◆ **SHORT PROBLEM**
Repeat the entire listing exactly as written.

* Begin *

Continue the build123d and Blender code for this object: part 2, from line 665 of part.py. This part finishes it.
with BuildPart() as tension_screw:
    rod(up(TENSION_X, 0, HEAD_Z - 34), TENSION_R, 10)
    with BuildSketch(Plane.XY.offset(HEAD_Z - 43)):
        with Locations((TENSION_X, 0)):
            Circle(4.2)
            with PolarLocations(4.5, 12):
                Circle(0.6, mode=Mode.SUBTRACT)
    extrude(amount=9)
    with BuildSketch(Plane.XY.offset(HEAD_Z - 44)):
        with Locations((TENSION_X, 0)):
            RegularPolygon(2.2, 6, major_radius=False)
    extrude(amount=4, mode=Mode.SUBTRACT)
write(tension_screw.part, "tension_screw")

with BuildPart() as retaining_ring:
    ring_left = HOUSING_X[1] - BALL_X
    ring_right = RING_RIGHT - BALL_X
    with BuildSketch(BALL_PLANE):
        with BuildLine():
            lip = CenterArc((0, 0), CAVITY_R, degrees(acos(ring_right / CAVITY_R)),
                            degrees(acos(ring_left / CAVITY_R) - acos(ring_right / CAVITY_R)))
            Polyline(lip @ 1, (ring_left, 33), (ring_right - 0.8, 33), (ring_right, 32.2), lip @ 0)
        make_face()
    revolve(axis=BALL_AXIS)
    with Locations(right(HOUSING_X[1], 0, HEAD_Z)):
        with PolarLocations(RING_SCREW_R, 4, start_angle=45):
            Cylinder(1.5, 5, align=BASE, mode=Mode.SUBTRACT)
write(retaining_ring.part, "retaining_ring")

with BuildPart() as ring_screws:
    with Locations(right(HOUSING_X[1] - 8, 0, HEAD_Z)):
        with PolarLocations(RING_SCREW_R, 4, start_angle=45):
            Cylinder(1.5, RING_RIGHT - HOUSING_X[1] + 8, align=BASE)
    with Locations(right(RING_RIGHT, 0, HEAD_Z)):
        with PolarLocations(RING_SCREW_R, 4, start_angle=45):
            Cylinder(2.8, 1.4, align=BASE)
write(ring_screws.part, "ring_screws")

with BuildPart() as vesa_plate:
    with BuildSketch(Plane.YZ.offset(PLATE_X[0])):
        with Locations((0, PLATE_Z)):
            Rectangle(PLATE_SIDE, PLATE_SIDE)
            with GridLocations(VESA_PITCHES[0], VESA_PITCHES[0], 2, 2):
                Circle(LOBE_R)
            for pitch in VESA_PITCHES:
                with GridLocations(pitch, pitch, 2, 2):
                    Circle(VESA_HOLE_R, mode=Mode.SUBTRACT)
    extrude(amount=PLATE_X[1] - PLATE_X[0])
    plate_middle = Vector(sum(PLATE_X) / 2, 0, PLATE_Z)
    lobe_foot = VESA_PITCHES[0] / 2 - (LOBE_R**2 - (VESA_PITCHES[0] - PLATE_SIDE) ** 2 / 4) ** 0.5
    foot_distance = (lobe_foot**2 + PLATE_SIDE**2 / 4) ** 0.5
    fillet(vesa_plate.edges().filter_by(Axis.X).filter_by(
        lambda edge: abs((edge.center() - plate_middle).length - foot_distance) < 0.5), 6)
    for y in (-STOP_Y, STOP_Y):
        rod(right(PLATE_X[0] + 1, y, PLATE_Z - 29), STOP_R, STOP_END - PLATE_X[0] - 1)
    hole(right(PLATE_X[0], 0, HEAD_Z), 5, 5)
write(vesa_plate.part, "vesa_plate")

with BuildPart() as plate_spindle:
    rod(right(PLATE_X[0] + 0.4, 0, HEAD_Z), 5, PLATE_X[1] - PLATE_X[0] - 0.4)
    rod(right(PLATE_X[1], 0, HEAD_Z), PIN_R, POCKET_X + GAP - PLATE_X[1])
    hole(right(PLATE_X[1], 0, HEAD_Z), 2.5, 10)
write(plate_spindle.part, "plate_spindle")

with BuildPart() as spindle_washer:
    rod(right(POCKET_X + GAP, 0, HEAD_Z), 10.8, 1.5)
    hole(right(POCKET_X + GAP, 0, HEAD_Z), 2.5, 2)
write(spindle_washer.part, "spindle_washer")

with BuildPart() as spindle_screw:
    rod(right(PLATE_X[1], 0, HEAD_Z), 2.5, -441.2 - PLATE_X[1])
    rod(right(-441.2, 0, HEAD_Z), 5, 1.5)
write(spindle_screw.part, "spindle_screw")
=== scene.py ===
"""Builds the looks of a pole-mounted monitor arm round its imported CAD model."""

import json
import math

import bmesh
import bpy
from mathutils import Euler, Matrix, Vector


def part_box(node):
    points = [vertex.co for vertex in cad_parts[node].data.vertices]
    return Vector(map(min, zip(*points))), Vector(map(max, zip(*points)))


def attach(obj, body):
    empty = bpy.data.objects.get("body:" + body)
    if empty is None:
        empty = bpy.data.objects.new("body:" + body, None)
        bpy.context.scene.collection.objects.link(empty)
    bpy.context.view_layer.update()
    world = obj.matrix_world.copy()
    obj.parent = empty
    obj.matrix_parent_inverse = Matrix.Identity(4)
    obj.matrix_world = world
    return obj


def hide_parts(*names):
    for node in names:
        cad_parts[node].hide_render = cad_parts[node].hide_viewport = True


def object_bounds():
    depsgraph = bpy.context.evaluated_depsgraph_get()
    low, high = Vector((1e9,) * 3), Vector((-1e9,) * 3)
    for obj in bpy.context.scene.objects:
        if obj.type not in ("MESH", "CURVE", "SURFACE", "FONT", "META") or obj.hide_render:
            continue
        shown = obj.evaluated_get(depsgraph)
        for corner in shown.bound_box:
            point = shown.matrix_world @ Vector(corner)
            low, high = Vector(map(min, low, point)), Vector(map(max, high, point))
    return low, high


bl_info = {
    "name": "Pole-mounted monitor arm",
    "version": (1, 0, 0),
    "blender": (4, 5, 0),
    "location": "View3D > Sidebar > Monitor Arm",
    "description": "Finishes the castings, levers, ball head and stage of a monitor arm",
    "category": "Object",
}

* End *

◆ **EXERCISE RESULT**
Continue the build123d and Blender code for this object: part 2, from line 665 of part.py. This part finishes it.
with BuildPart() as tension_screw:
    rod(up(TENSION_X, 0, HEAD_Z - 34), TENSION_R, 10)
    with BuildSketch(Plane.XY.offset(HEAD_Z - 43)):
        with Locations((TENSION_X, 0)):
            Circle(4.2)
            with PolarLocations(4.5, 12):
                Circle(0.6, mode=Mode.SUBTRACT)
    extrude(amount=9)
    with BuildSketch(Plane.XY.offset(HEAD_Z - 44)):
        with Locations((TENSION_X, 0)):
            RegularPolygon(2.2, 6, major_radius=False)
    extrude(amount=4, mode=Mode.SUBTRACT)
write(tension_screw.part, "tension_screw")

with BuildPart() as retaining_ring:
    ring_left = HOUSING_X[1] - BALL_X
    ring_right = RING_RIGHT - BALL_X
    with BuildSketch(BALL_PLANE):
        with BuildLine():
            lip = CenterArc((0, 0), CAVITY_R, degrees(acos(ring_right / CAVITY_R)),
                            degrees(acos(ring_left / CAVITY_R) - acos(ring_right / CAVITY_R)))
            Polyline(lip @ 1, (ring_left, 33), (ring_right - 0.8, 33), (ring_right, 32.2), lip @ 0)
        make_face()
    revolve(axis=BALL_AXIS)
    with Locations(right(HOUSING_X[1], 0, HEAD_Z)):
        with PolarLocations(RING_SCREW_R, 4, start_angle=45):
            Cylinder(1.5, 5, align=BASE, mode=Mode.SUBTRACT)
write(retaining_ring.part, "retaining_ring")

with BuildPart() as ring_screws:
    with Locations(right(HOUSING_X[1] - 8, 0, HEAD_Z)):
        with PolarLocations(RING_SCREW_R, 4, start_angle=45):
            Cylinder(1.5, RING_RIGHT - HOUSING_X[1] + 8, align=BASE)
    with Locations(right(RING_RIGHT, 0, HEAD_Z)):
        with PolarLocations(RING_SCREW_R, 4, start_angle=45):
            Cylinder(2.8, 1.4, align=BASE)
write(ring_screws.part, "ring_screws")

with BuildPart() as vesa_plate:
    with BuildSketch(Plane.YZ.offset(PLATE_X[0])):
        with Locations((0, PLATE_Z)):
            Rectangle(PLATE_SIDE, PLATE_SIDE)
            with GridLocations(VESA_PITCHES[0], VESA_PITCHES[0], 2, 2):
                Circle(LOBE_R)
            for pitch in VESA_PITCHES:
                with GridLocations(pitch, pitch, 2, 2):
                    Circle(VESA_HOLE_R, mode=Mode.SUBTRACT)
    extrude(amount=PLATE_X[1] - PLATE_X[0])
    plate_middle = Vector(sum(PLATE_X) / 2, 0, PLATE_Z)
    lobe_foot = VESA_PITCHES[0] / 2 - (LOBE_R**2 - (VESA_PITCHES[0] - PLATE_SIDE) ** 2 / 4) ** 0.5
    foot_distance = (lobe_foot**2 + PLATE_SIDE**2 / 4) ** 0.5
    fillet(vesa_plate.edges().filter_by(Axis.X).filter_by(
        lambda edge: abs((edge.center() - plate_middle).length - foot_distance) < 0.5), 6)
    for y in (-STOP_Y, STOP_Y):
        rod(right(PLATE_X[0] + 1, y, PLATE_Z - 29), STOP_R, STOP_END - PLATE_X[0] - 1)
    hole(right(PLATE_X[0], 0, HEAD_Z), 5, 5)
write(vesa_plate.part, "vesa_plate")

with BuildPart() as plate_spindle:
    rod(right(PLATE_X[0] + 0.4, 0, HEAD_Z), 5, PLATE_X[1] - PLATE_X[0] - 0.4)
    rod(right(PLATE_X[1], 0, HEAD_Z), PIN_R, POCKET_X + GAP - PLATE_X[1])
    hole(right(PLATE_X[1], 0, HEAD_Z), 2.5, 10)
write(plate_spindle.part, "plate_spindle")

with BuildPart() as spindle_washer:
    rod(right(POCKET_X + GAP, 0, HEAD_Z), 10.8, 1.5)
    hole(right(POCKET_X + GAP, 0, HEAD_Z), 2.5, 2)
write(spindle_washer.part, "spindle_washer")

with BuildPart() as spindle_screw:
    rod(right(PLATE_X[1], 0, HEAD_Z), 2.5, -441.2 - PLATE_X[1])
    rod(right(-441.2, 0, HEAD_Z), 5, 1.5)
write(spindle_screw.part, "spindle_screw")
=== scene.py ===
"""Builds the looks of a pole-mounted monitor arm round its imported CAD model."""

import json
import math

import bmesh
import bpy
from mathutils import Euler, Matrix, Vector


def part_box(node):
    points = [vertex.co for vertex in cad_parts[node].data.vertices]
    return Vector(map(min, zip(*points))), Vector(map(max, zip(*points)))


def attach(obj, body):
    empty = bpy.data.objects.get("body:" + body)
    if empty is None:
        empty = bpy.data.objects.new("body:" + body, None)
        bpy.context.scene.collection.objects.link(empty)
    bpy.context.view_layer.update()
    world = obj.matrix_world.copy()
    obj.parent = empty
    obj.matrix_parent_inverse = Matrix.Identity(4)
    obj.matrix_world = world
    return obj


def hide_parts(*names):
    for node in names:
        cad_parts[node].hide_render = cad_parts[node].hide_viewport = True


def object_bounds():
    depsgraph = bpy.context.evaluated_depsgraph_get()
    low, high = Vector((1e9,) * 3), Vector((-1e9,) * 3)
    for obj in bpy.context.scene.objects:
        if obj.type not in ("MESH", "CURVE", "SURFACE", "FONT", "META") or obj.hide_render:
            continue
        shown = obj.evaluated_get(depsgraph)
        for corner in shown.bound_box:
            point = shown.matrix_world @ Vector(corner)
            low, high = Vector(map(min, low, point)), Vector(map(max, high, point))
    return low, high


bl_info = {
    "name": "Pole-mounted monitor arm",
    "version": (1, 0, 0),
    "blender": (4, 5, 0),
    "location": "View3D > Sidebar > Monitor Arm",
    "description": "Finishes the castings, levers, ball head and stage of a monitor arm",
    "category": "Object",
}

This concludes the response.